Untuk masuk ke blok-blok tahanan itu, ada penjaga. Setiap penjaga ditempatkan di sebuah bangunan mirip joglo sebagai pintu masuk. Ruang tahanan berada di samping kanan, kiri, dan paling belakang di pintu masuk. Di tengah-tengah ruang tahanan itu terdapat taman sederhana yang dirawat para napi. Ruang tahanan yang paling belakang tersebut digunakan untuk para tahanan wanita.

Karena aslinya berkonsep rutan, daya tampungnya pun sudah tidak sesuai. Total penghuni Lapas Kelas IIB Cebongan saat ini mencapai 333 orang. Terdiri atas, 200 napi dan 133 tahanan (belum divonis). Jumlah itu masih ditambah 55 aparat keamanan dan 39 petugas administrasi. Padahal, untuk konsep rutan, tahanan maksimal hanya 100 orang.

Saat ditemui di tempat terpisah, Kalapas Sukamto mengungkapkan, Bimo memang menjadi cerita tersendiri di lapas yang dia pimpin itu. Komunikasi antara petugas dan napi tampak lebih cair dengan adanya Bimo. ''Pokoknya, ada saja yang ngobrol soal Bimo,'' jelasnya.

Bagi dia, Bimo seperti putra sendiri. Terkadang, jika tidak bertemu, ada keinginan untuk mencari. Lantas, berjalan-jalanlah Sukamto di sekitar lapas untuk mencari Bimo. ''Ya beda saja rasanya. Saya senang Bimo di sini,'' ungkapnya.

Namun, tentu tidak selamanya Bimo harus bertempat di lapas. Sukamto menyatakan, saat nanti berumur dua tahun, Bimo sementara harus dilepas dari orang tuanya. Dia harus mendapatkan pembelajaran di luar lapas. ''Sebab, kalau nanti berumur dua tahun, Bimo sudah bisa berpikir. Tidak baik kalau di lapas terus,'' tegasnya.

Widaya pun sudah mengetahui posisi itu.

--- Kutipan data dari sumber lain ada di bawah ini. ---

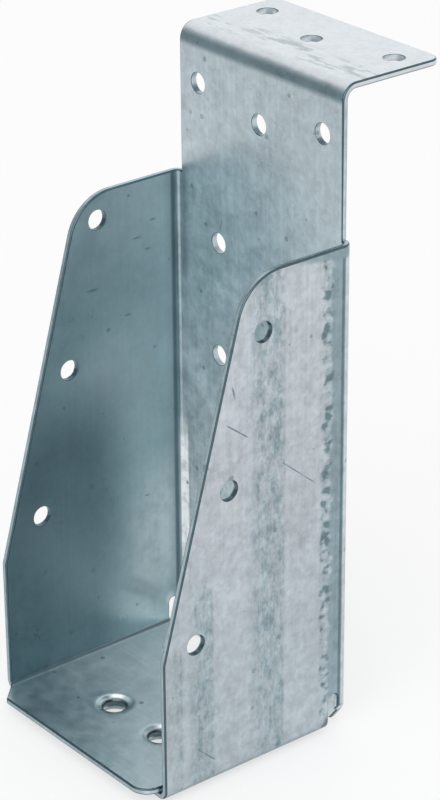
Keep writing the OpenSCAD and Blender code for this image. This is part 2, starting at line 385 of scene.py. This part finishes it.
# paler zinc: bloom on the left cheek, the seat's inner part, the plate's foot and beside the fold
bloom = zone(spot(*marks["bloom"]), (mottle, 0.25, 0.6, 0.25, 0.6))
patch = zone(spot(*marks["patch"]), (clouds, 0.3, 0.6, 0.08, 0.22))
patch = addNode("Math", patch, zone((z, 112.0, 142.0, 0.0, 0.2)), operation="MAXIMUM")
slanted = addNode("Math", y, zone(x, 0.45), operation="ADD")
seatBloom = zone(seatTop, (slanted, -95.0, -45.0, 0.15, 0.75))
plateBloom = zone(onPlate, (z, 158.0, 30.0), 0.9)
besideFold = zone((x, -inside - 0.2, -inside + 3.4, 0.6), (z, 24.0, 66.0, 10.0),
                  (y, plateFront - 1.4, plateFront - 0.6), (facingY, -0.2, -0.6))
pale = addNode("Math", zone(bloom, cheekIn), zone(patch, cheekIn), seatBloom, plateBloom,
               besideFold, operation="MAXIMUM")
masks["pale"] = pale
masks["besideFold"] = besideFold
masks["shaded"] = zone(cheekIn, (z, 102.0, 70.0), (y, -16.0, -38.0))

# dirt and dull zinc in the tight inside of each fold
atSide = (overSide, inside - 1.6, inside + 0.3, 0.1)
masks["uprightCrease"] = zone(atSide, (y, -4.9, -3.3, 0.5), (facingSide, 0.80, 0.95))
masks["nearUprightFold"] = zone(cheekIn, (y, -8.5, -4.5))
masks["dullBend"] = zone((overSide, inside - 1.8, inside + 0.3, 0.1), (y, -3.6, -1.9, 0.1),
                         (facingSide, 0.1, 0.97, 0.05), (z, 60.0, 80.0))
masks["lyingCrease"] = zone(atSide, (z, -0.3, 1.4, 0.15), (facingZ, 0.45, 0.93, 0.06))
# sheared faces, greyer than the coat: the cheeks' front and top edges and the seat's front edge
cutFront = zone((facingY, -0.6, -0.85), (y, -5.0, -6.0))
cutTop = zone((facingZ, 0.5, 0.8), (z, 20.0, top - 8, 1.0))
masks["cutFace"] = addNode("Math", cutFront, cutTop, operation="MAXIMUM")
# dull band that the folding bar left under the flange's bend
masks["barLine"] = zone((z, top - 5.6, top - 2.2, 0.9), (facingY, -0.3, -0.7))

# joints: the punch leaves a bright dish, a drawn lip and a dark mouth
level = addNode("VectorMath", place, (1, 1, 0), operation="MULTIPLY")
jointAway = addNode("Math", *[addNode("VectorMath", level, middle, operation="DISTANCE")
                              for middle in joints["middles"]], operation="MINIMUM")
onSeat = zone((z, -6.0, 2.0, 0.3), (facingZ, -0.4, -0.1))
dish = zone((jointAway, joints["dish"], joints["mouth"]), onSeat)
lip = zone((jointAway, joints["lip"], joints["mouth"]), onSeat)
masks["dish"] = dish
masks["mouth"] = zone((jointAway, joints["mouth"] + 0.5, joints["mouth"] - 0.3), onSeat)

# dull bands on the right cheek, whose foot is a little duller
masks["cheekFoot"] = zone(cheekOut, (z, 105.0, 25.0, 0.0, 0.36), (streaks, 0.25, 0.6, 0.7, 1.3))
bands = addNode("Math", *[zone((y, front - 2.5, front + 3.0), (y, rear + 0.5, rear - 0.5),
                               (z, high + 12, high - 12), depth)
                          for front, rear, high, depth in marks["bands"]], operation="MAXIMUM")
uneven = addNode("Math", zone((noise["bandStreaks"], 0.3, 0.7, 0.35, 0.95)),
                 zone((noise["specks"], 0.42, 0.62, -0.3, 0.95)),
                 zone((blotches, 0.48, 0.60, 0.0, 0.75)), operation="ADD")
dullBands = zone(bands, uneven, cheekOut)
masks["dullBands"] = dullBands
masks["bandBlotches"] = zone(dullBands, (blotches, 0.54, 0.68, 0.0, 0.6))

# the tool's rub and line along the right cheek's fold
rubFront, rubRear = marks["rub"]
rubPlace = addNode("Math", y, zone((noise["wobble"], 0.25, 0.75, 0.9, -0.9)), operation="ADD")
rubbed = zone((rubPlace, rubFront - 0.6, rubFront + 0.6), cheekOut)
rubbedRear = zone((rubPlace, rubRear - 0.8, rubRear + 0.8), cheekOut)
chipped = zone(rubbed, addNode("Math", 1.0, rubbedRear, operation="SUBTRACT"))
masks["rubbed"] = rubbed
masks["rubbedRear"] = rubbedRear
masks["darkChips"] = zone(chipped, (noise["chips"], 0.47, 0.62))
masks["paleChips"] = zone(chipped, (noise["chips"], 0.44, 0.34))
masks["foldLine"] = zone((y, -4.5, -3.5, 0.25), cheekOut)
masks["foldRim"] = zone((y, -3.4, -3.0), (x, 37.4, 38.2))
slopedTop = addNode("Math", z, zone(y, 0.12), operation="ADD")
masks["underTop"] = zone((slopedTop, 148.9, 150.6), cheekOut, (y, -26.0, -14.0))

# creases pressed into the flange, scratches, the dent and smudges
creased = zone((y, 3.5, 13.0, 2.5), (z, top - 1.0, top - 0.2), (noise["creases"], 0.5, 0.6),
               (clouds, 0.42, 0.52))
scored = addNode("Math", *[scratch(*line) for line in marks["scratches"]], operation="MAXIMUM")
dented = zone(scratch(*marks["dent"]), cheekIn)
masks["creased"] = creased
masks["scored"] = zone(scored, (mottle, 0.4, 0.55, 0.35, 0.85))
masks["dented"] = dented
masks["lifted"] = zone(spot(*marks["lifted"]), cheekIn)
smudges = [spot(middle, (1.0, halfLength, halfHeight))
           for middle, halfLength, halfHeight in marks["smudges"]]
masks["smudged"] = addNode("Math", *smudges, operation="MAXIMUM")

# the tones in their order
tone = sheetFinish["zinc"]
for name, (colour, strength) in sheetTones.items():
    tone = addNode("Mix", zone(masks[name], strength), tone, colour, data_type="RGBA")

# light and dark all over, calmer on the cheeks and the seat
lively = zone((cheekIn, 0.0, 1.0, 1.0, 0.35), (cheekOut, 0.0, 1.0, 1.0, 0.95),
              (seatTop, 0.0, 1.0, 1.0, 0.4), (z, top - 10, top - 3, 1.0, 0.45))
shade = addNode("Math", zone((clouds, 0.2, 0.8, -0.10, 0.10)),
                zone((mottle, 0.2, 0.8, -0.16, 0.16)), zone((grain, 0.0, 1.0, -0.05, 0.05)),
                zone((streaks, 0.2, 0.8, -0.07, 0.07)), operation="ADD")
shade = addNode("Math", zone(shade, lively), 1.0, operation="ADD")
tone = addNode("VectorMath", tone, shade, operation="SCALE")
tree.links.new(tone, shader.inputs["Base Color"])

gloss = addNode("Math", zone((clouds, 0.25, 0.75, -0.05, 0.05)),
                zone((mottle, 0.25, 0.75, -0.05, 0.05)), sheetFinish["roughness"],
                zone(pale, 0.3), zone(dish, -0.2), zone(besideFold, 0.25), zone(dullBands, 0.12),
                operation="ADD")
tree.links.new(gloss, shader.inputs["Roughness"])

# slight waves from rolling, the zinc's grain, the creases and marks, the joints' lips, and the
# sheet's flare beside the fold; heights in mm
flare = zone((x, -36.2, -34.4, 1.0, 0.0), onPlate, besideFold)
height = addNode("Math", zone(clouds, 0.07), zone(mottle, lively, 0.012), zone(grain, 0.0012),
                 zone(creased, -0.03), zone(scored, -0.03), zone(lip, -joints["depth"]),
                 zone(flare, 0.5), zone(dented, -0.2), operation="ADD")
bump = addNode("Bump").node
bump.inputs["Distance"].default_value = mm
tree.links.new(height, bump.inputs["Height"])
tree.links.new(bump.outputs[0], shader.inputs["Normal"])
foldedSheet.data.materials.append(steel)

# ---- punched edges
# the cut edges of the same steel, burnished by the punch: darker and glossier than the zinc, which
# is worn off where an edge faces forward or up and still covers the rest
print("punched edges")
edgeFinish = {
    "bare": ("#42575E", "#5A7078"),   # dark and light places in the bare steel
    "zinc": "#B3C0C6",
    "mottleSize": 2.0,                # mm
    "roughness": (0.2, 0.3),
    "coveredFacing": (0, 1, -0.6),    # an edge that faces this way keeps its zinc
    "flangeFrom": (190, 196),         # mm; so does the flange's rim, above this
    "rimBeyond": (37.3, 33.5),        # mm to the side and back; nearer the middle are its holes
    # mm; so does the inner side of the right cheek's front edge, partly
    "innerSide": (37.7, 37.9, 38.4, 38.6),
    "innerZinc": 0.6,
}
cutEdge = bpy.data.materials.new("punchedSteelEdge")
cutEdge.use_nodes = True
tree = cutEdge.node_tree
cutShader = tree.nodes["Principled BSDF"]
cutShader.inputs["Metallic"].default_value = 1.0
surface = addNode("TexCoord").node.outputs
place = addNode("VectorMath", surface["Object"], 1 / mm, operation="SCALE")
x, y, z = addNode("SeparateXYZ", place).node.outputs
edgeNoise = addNode("TexNoise", place, 1 / edgeFinish["mottleSize"], 3.0)
bare = addNode("Mix", edgeNoise, *edgeFinish["bare"], data_type="RGBA")
rimSide, rimBack = edgeFinish["rimBeyond"]
overSide = addNode("Math", x, operation="ABSOLUTE")
overSide = addNode("Math", overSide, rimSide, operation="GREATER_THAN")
overBack = addNode("Math", y, rimBack, operation="GREATER_THAN")
atRim = addNode("Math", overSide, overBack, operation="MAXIMUM")
atFlange = zone(addNode("MapRange", z, *edgeFinish["flangeFrom"]), atRim)
unworn = addNode("VectorMath", surface["Normal"], edgeFinish["coveredFacing"],
                 operation="DOT_PRODUCT")
unworn = addNode("MapRange", unworn, 0.0, 0.4)
sideStart, sideFull, sideLast, sideEnd = edgeFinish["innerSide"]
innerSide = zone(addNode("MapRange", x, sideEnd, sideLast, 0.0, edgeFinish["innerZinc"]),
                 addNode("MapRange", x, sideStart, sideFull))
covered = addNode("Math", unworn, atFlange, innerSide, operation="MAXIMUM")
edgeTone = addNode("Mix", covered, bare, edgeFinish["zinc"], data_type="RGBA")
tree.links.new(edgeTone, cutShader.inputs["Base Color"])
edgeGloss = addNode("MapRange", edgeNoise, 0.0, 1.0, *edgeFinish["roughness"])
tree.links.new(edgeGloss, cutShader.inputs["Roughness"])
foldedSheet.data.materials.append(cutEdge)

# ---- floor, lamps and world
print("floor and light")
stageSet = {
    "paper": "#F4F4F4",
    "floorWhite": 0.6,     # share of plain white that the camera and the metal see in the floor
    "floorSize": 12,       # metres
    "middle": (0, -0.03, 0.09),
    "worldLight": 0.9,     # on the surfaces; the world itself looks plain white
}
lampSet = {
    # name: azimuth and elevation in degrees, distance, width and height in metres, brightness
    "frontBox": (38, 30, 2.4, 3.2, 2.2, 1.4),
    "backBox": (228, 28, 2.0, 1.4, 0.9, 0.12),
}
# azimuth in degrees, sizes in metres
cardSet = {"azimuth": 312, "distance": 0.7, "width": 0.75, "height": 0.81, "colour": "#B8BCBE"}
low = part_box("hanger")[0]
# white paper sweep: dull and even; the metal sees it as plain white, the camera its shadow too
floorMaterial = bpy.data.materials.new("whitePaperSweep")
floorMaterial.use_nodes = True
tree = floorMaterial.node_tree
paper = tree.nodes["Principled BSDF"]
paper.inputs["Base Color"].default_value = hexToLinear(stageSet["paper"])
paper.inputs["Roughness"].default_value = 0.9
paper.inputs["Specular IOR Level"].default_value = 0.0
rays = addNode("LightPath").node.outputs
whitened = addNode("Math", rays["Is Glossy Ray"], rays["Is Transmission Ray"],
                   rays["Is Camera Ray"], operation="MAXIMUM")
whitened = zone(whitened, stageSet["floorWhite"])
white = addNode("Emission", "#FFFFFF", 1.0)
mixed = addNode("MixShader", whitened, paper.outputs[0], white)
tree.links.new(mixed, tree.nodes["Material Output"].inputs["Surface"])
bpy.ops.mesh.primitive_plane_add(size=stageSet["floorSize"], location=(0, 0, low.z))
floor = bpy.context.object
floor.name = "floor"
floor.data.materials.append(floorMaterial)

for name, (side, up, away, width, height, bright) in lampSet.items():
    lamp = bpy.data.lights.new(name, "AREA")
    lamp.shape = "RECTANGLE"
    lamp.size, lamp.size_y = width, height
    lamp.energy = bright * width * height * math.pi
    box = bpy.data.objects.new(name, lamp)
    aim = towards(side, up)
    box.matrix_world = (Matrix.Translation(Vector(stageSet["middle"]) + aim * away)
                        @ aim.to_track_quat("Z", "Y").to_matrix().to_4x4())
    box.visible_camera = False
    scene.collection.objects.link(box)

# grey card standing at the front left, seen only by the metal
cardMaterial = bpy.data.materials.new("greyCardPaper")
cardMaterial.use_nodes = True
cardShader = cardMaterial.node_tree.nodes["Principled BSDF"]
cardShader.inputs["Base Color"].default_value = hexToLinear(cardSet["colour"])
cardShader.inputs["Roughness"].default_value = 1.0
aim = towards(cardSet["azimuth"])
across = Vector((-aim.y, aim.x, 0)) * cardSet["width"] / 2
foot = aim * cardSet["distance"] + Vector((0, 0, low.z + 1 * mm))
rise = Vector((0, 0, cardSet["height"]))
cardMesh = bpy.data.meshes.new("greyCard")
corners = [foot + across, foot - across, foot - across + rise, foot + across + rise]
cardMesh.from_pydata(corners, [], [(0, 1, 2, 3)])
cardMesh.materials.append(cardMaterial)
card = bpy.data.objects.new("greyCard", cardMesh)
scene.collection.objects.link(card)
card.visible_camera = False
card.visible_shadow = False
card.visible_diffuse = False

world = bpy.data.worlds.new("studioWorld")
world.use_nodes = True
scene.world = world
tree = world.node_tree
background = tree.nodes["Background"]
background.inputs["Color"].default_value = (1, 1, 1, 1)
rays = addNode("LightPath").node.outputs
seen = addNode("Math", rays["Is Camera Ray"], rays["Is Glossy Ray"],
               rays["Is Transmission Ray"], operation="MAXIMUM")
level = addNode("MapRange", seen, 0.0, 1.0, stageSet["worldLight"], 1.0)
tree.links.new(level, background.inputs["Strength"])

scene.view_settings.view_transform = "Standard"
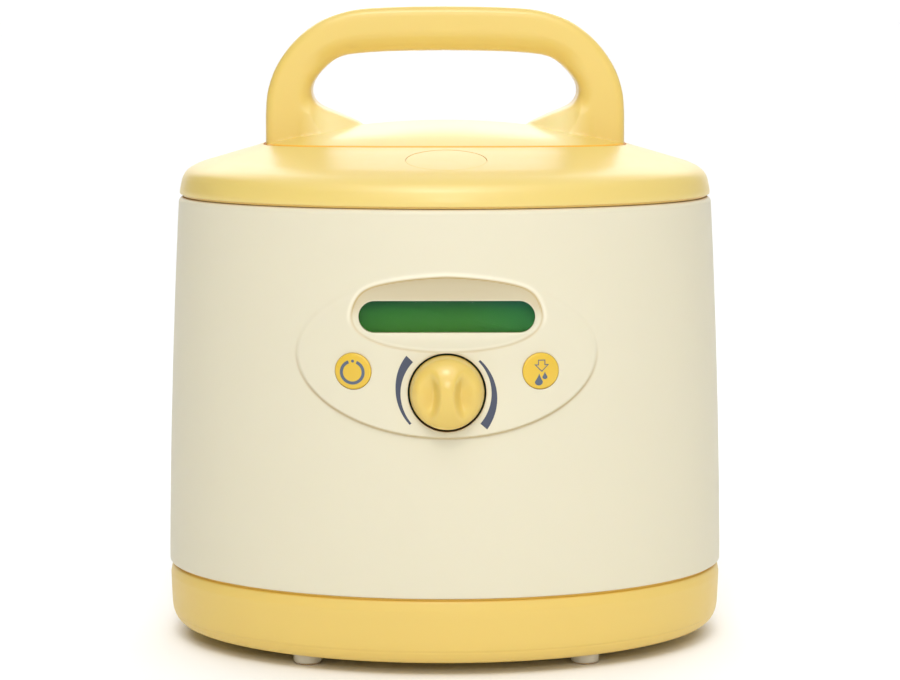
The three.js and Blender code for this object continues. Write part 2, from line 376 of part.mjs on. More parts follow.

Demi masa depannya, dia tidak mempermasalahkan jika sementara Bimo diasuh orang lain. Widaya pun sudah menyiapkan pengasuh sementara putranya tersebut. ''Saya akan minta tolong tantenya Bimo buat mengasuh. Kebetulan, dia punya anak yang umurnya sama dengan Bimo,'' jelasnya.

Ketika ditanya tentang empat anak Widaya yang lain, dia enggan menceritakan secara detail. Dia hanya menyatakan bahwa empat anaknya itu saat ini diasuh saudaranya di sebuah tempat di Bali. Sayang, dia berkeberatan menjelaskan lebih detail seputar empat anaknya tersebut.